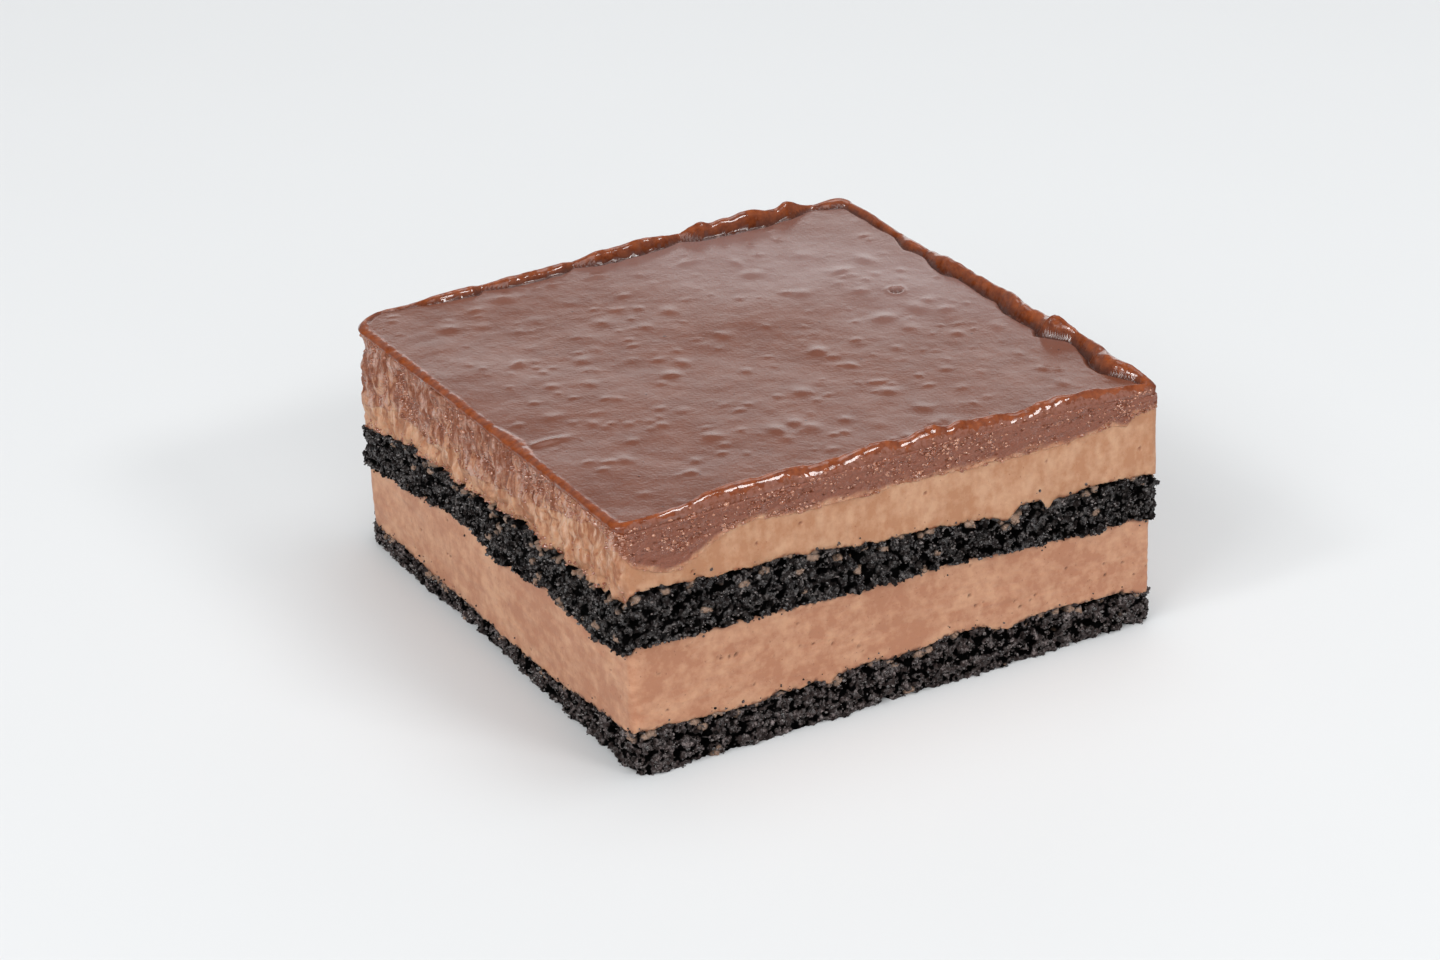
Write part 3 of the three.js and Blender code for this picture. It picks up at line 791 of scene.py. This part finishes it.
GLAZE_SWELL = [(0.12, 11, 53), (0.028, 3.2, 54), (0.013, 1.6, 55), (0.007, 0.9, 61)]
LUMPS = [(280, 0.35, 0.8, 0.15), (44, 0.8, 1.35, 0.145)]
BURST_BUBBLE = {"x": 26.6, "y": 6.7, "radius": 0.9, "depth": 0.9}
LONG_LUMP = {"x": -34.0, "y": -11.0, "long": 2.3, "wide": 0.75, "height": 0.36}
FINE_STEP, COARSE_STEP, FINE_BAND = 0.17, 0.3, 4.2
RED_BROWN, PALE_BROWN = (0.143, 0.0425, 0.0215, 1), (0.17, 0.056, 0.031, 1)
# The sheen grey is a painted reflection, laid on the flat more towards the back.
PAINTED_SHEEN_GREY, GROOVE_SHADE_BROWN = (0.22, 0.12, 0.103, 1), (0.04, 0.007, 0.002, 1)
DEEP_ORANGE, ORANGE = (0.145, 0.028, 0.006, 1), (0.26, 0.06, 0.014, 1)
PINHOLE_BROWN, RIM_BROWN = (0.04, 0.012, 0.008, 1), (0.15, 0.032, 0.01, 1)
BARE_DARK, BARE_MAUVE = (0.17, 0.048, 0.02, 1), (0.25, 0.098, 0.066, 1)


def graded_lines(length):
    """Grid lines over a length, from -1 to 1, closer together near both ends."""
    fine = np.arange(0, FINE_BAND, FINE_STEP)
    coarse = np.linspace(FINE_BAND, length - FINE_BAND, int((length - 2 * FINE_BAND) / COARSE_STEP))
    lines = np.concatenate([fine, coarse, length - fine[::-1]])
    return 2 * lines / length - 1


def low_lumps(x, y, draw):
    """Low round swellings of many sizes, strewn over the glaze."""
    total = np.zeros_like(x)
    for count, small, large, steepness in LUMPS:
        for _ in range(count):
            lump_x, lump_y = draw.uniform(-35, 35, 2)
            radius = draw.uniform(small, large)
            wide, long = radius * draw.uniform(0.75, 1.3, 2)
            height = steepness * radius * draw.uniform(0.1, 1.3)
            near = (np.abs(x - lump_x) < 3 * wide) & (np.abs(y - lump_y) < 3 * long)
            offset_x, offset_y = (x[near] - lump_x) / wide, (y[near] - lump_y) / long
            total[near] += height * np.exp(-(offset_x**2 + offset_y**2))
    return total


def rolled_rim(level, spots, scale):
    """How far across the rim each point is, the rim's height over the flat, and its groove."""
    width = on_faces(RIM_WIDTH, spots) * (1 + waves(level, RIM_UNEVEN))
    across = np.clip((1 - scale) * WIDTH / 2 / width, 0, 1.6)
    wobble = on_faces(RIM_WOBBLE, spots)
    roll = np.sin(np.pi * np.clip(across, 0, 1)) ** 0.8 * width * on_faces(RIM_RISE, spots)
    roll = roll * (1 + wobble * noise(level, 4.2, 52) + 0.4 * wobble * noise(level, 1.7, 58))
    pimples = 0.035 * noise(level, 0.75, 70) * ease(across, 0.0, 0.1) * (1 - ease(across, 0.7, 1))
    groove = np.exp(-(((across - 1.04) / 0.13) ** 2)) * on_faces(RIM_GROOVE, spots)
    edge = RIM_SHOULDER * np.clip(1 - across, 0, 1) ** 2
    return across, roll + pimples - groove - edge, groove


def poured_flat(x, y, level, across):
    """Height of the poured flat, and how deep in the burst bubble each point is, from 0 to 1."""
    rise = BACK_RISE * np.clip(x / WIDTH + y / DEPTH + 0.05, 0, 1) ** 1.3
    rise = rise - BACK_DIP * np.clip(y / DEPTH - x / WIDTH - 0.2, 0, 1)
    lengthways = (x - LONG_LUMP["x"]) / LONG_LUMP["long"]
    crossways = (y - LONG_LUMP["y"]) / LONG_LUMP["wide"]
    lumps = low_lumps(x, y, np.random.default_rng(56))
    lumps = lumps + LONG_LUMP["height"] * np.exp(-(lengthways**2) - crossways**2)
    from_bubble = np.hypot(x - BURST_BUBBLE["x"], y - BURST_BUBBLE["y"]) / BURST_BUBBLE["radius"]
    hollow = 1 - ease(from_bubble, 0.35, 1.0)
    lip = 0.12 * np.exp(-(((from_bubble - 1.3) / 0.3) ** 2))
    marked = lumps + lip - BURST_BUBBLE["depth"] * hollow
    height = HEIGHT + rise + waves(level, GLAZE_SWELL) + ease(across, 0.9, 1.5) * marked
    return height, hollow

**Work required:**
Extract, word for word, each line of the listing above.

**Task response:**
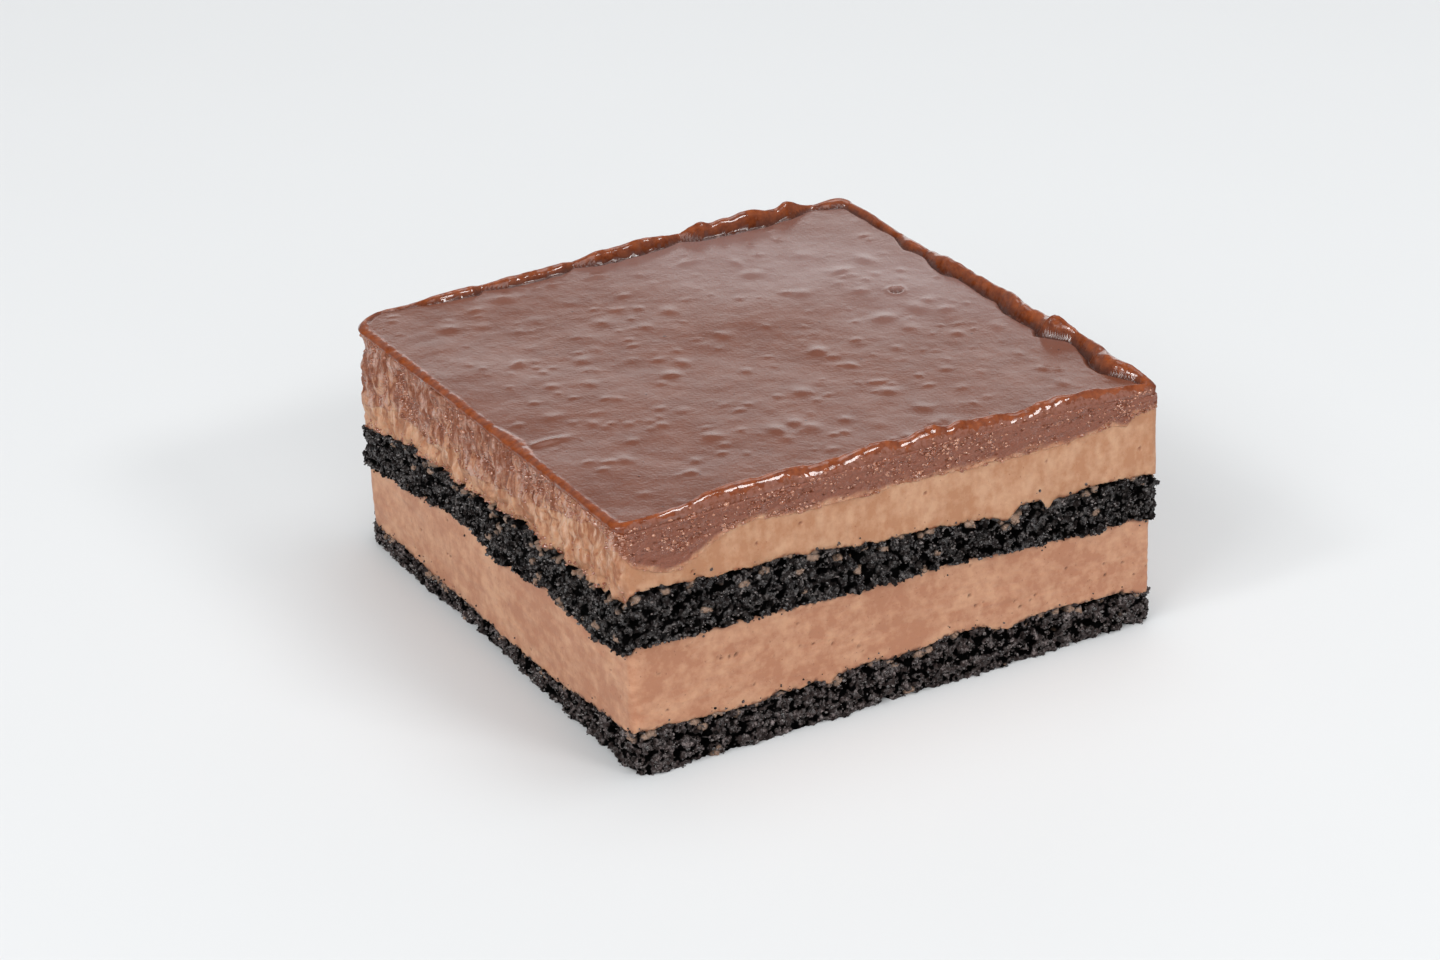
Write part 3 of the three.js and Blender code for this picture. It picks up at line 791 of scene.py. This part finishes it.
GLAZE_SWELL = [(0.12, 11, 53), (0.028, 3.2, 54), (0.013, 1.6, 55), (0.007, 0.9, 61)]
LUMPS = [(280, 0.35, 0.8, 0.15), (44, 0.8, 1.35, 0.145)]
BURST_BUBBLE = {"x": 26.6, "y": 6.7, "radius": 0.9, "depth": 0.9}
LONG_LUMP = {"x": -34.0, "y": -11.0, "long": 2.3, "wide": 0.75, "height": 0.36}
FINE_STEP, COARSE_STEP, FINE_BAND = 0.17, 0.3, 4.2
RED_BROWN, PALE_BROWN = (0.143, 0.0425, 0.0215, 1), (0.17, 0.056, 0.031, 1)
# The sheen grey is a painted reflection, laid on the flat more towards the back.
PAINTED_SHEEN_GREY, GROOVE_SHADE_BROWN = (0.22, 0.12, 0.103, 1), (0.04, 0.007, 0.002, 1)
DEEP_ORANGE, ORANGE = (0.145, 0.028, 0.006, 1), (0.26, 0.06, 0.014, 1)
PINHOLE_BROWN, RIM_BROWN = (0.04, 0.012, 0.008, 1), (0.15, 0.032, 0.01, 1)
BARE_DARK, BARE_MAUVE = (0.17, 0.048, 0.02, 1), (0.25, 0.098, 0.066, 1)


def graded_lines(length):
    """Grid lines over a length, from -1 to 1, closer together near both ends."""
    fine = np.arange(0, FINE_BAND, FINE_STEP)
    coarse = np.linspace(FINE_BAND, length - FINE_BAND, int((length - 2 * FINE_BAND) / COARSE_STEP))
    lines = np.concatenate([fine, coarse, length - fine[::-1]])
    return 2 * lines / length - 1


def low_lumps(x, y, draw):
    """Low round swellings of many sizes, strewn over the glaze."""
    total = np.zeros_like(x)
    for count, small, large, steepness in LUMPS:
        for _ in range(count):
            lump_x, lump_y = draw.uniform(-35, 35, 2)
            radius = draw.uniform(small, large)
            wide, long = radius * draw.uniform(0.75, 1.3, 2)
            height = steepness * radius * draw.uniform(0.1, 1.3)
            near = (np.abs(x - lump_x) < 3 * wide) & (np.abs(y - lump_y) < 3 * long)
            offset_x, offset_y = (x[near] - lump_x) / wide, (y[near] - lump_y) / long
            total[near] += height * np.exp(-(offset_x**2 + offset_y**2))
    return total


def rolled_rim(level, spots, scale):
    """How far across the rim each point is, the rim's height over the flat, and its groove."""
    width = on_faces(RIM_WIDTH, spots) * (1 + waves(level, RIM_UNEVEN))
    across = np.clip((1 - scale) * WIDTH / 2 / width, 0, 1.6)
    wobble = on_faces(RIM_WOBBLE, spots)
    roll = np.sin(np.pi * np.clip(across, 0, 1)) ** 0.8 * width * on_faces(RIM_RISE, spots)
    roll = roll * (1 + wobble * noise(level, 4.2, 52) + 0.4 * wobble * noise(level, 1.7, 58))
    pimples = 0.035 * noise(level, 0.75, 70) * ease(across, 0.0, 0.1) * (1 - ease(across, 0.7, 1))
    groove = np.exp(-(((across - 1.04) / 0.13) ** 2)) * on_faces(RIM_GROOVE, spots)
    edge = RIM_SHOULDER * np.clip(1 - across, 0, 1) ** 2
    return across, roll + pimples - groove - edge, groove


def poured_flat(x, y, level, across):
    """Height of the poured flat, and how deep in the burst bubble each point is, from 0 to 1."""
    rise = BACK_RISE * np.clip(x / WIDTH + y / DEPTH + 0.05, 0, 1) ** 1.3
    rise = rise - BACK_DIP * np.clip(y / DEPTH - x / WIDTH - 0.2, 0, 1)
    lengthways = (x - LONG_LUMP["x"]) / LONG_LUMP["long"]
    crossways = (y - LONG_LUMP["y"]) / LONG_LUMP["wide"]
    lumps = low_lumps(x, y, np.random.default_rng(56))
    lumps = lumps + LONG_LUMP["height"] * np.exp(-(lengthways**2) - crossways**2)
    from_bubble = np.hypot(x - BURST_BUBBLE["x"], y - BURST_BUBBLE["y"]) / BURST_BUBBLE["radius"]
    hollow = 1 - ease(from_bubble, 0.35, 1.0)
    lip = 0.12 * np.exp(-(((from_bubble - 1.3) / 0.3) ** 2))
    marked = lumps + lip - BURST_BUBBLE["depth"] * hollow
    height = HEIGHT + rise + waves(level, GLAZE_SWELL) + ease(across, 0.9, 1.5) * marked
    return height, hollow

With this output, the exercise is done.